On Nov. 17, the day Nixon told the American people he was not a crook, Missouri traveled to Iowa State. Maybe it was a letdown, as the Telephone Trophy failed to be enough of a prize a week after that crushing loss to Oklahoma in a game with championship implications, but Missouri lost 17-7 to a pretty bad Iowa State team in Ames to fall to 7-3.

The No. 19 Tigers wrapped up the season with the Border War, a trip to No. 20 Kansas, on Nov. 24. It was a tightly contested game, symbolic of the bitter rivalry, but Kansas won, 14-13. The loss dropped Onofrio to 0-3 against Kansas, which probably turned the entire Missouri fanbase into the red-with-anger emoji face. It was also a third straight loss after a promising start, dropping Missouri to 7-4, a tough development after the excitement of September and October.

Missouri did get some positive feelings to end the season when they beat Auburn 34-17 in the Sun Bowl in lovely El Paso, Texas. Auburn was 6-5 and nearing the end of coach Ralph “Shug” Jordan’s very successful 25-year tenure. The Auburn Stadium now bears his name. The game was unusually warm for the altitude of El Paso in December, 71 degrees at kickoff.

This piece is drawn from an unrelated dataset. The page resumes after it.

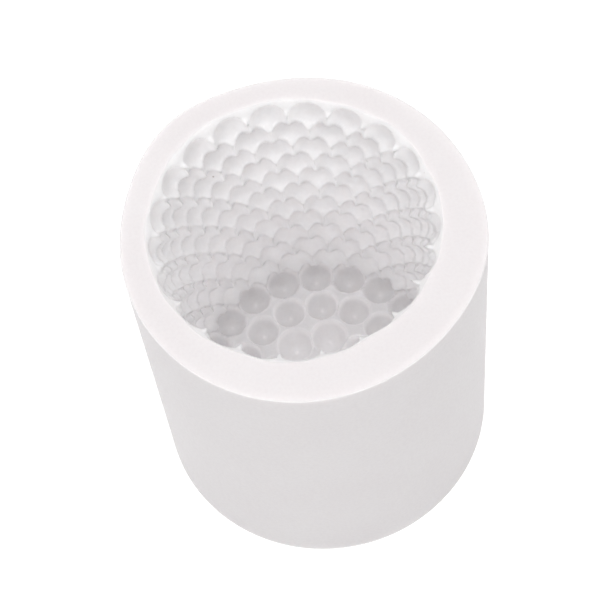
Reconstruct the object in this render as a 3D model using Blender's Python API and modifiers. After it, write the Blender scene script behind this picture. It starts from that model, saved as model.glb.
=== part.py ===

El Paso is a quirky, unique city, and fittingly Missouri and Auburn played a quirky game, doing almost all of their scoring in the second quarter, then played very defensive football for the other three quarters. But the Tigers had a 28-10 edge in the shootout quarter. Ray Busbee ran for 127 yards for Missouri and was the game MVP.

I wonder if there are fans for either school who attended both the 1973 Sun Bowl and these schools’ matchup in the SEC Championship Game 40 years later.

Missouri didn’t return to the Sun Bowl until 2006, when Rhianna was the halftime performance. I don’t know who was the halftime performer in 1973, but I’ll go out on a limb and assume it wasn’t anyone quite as famous.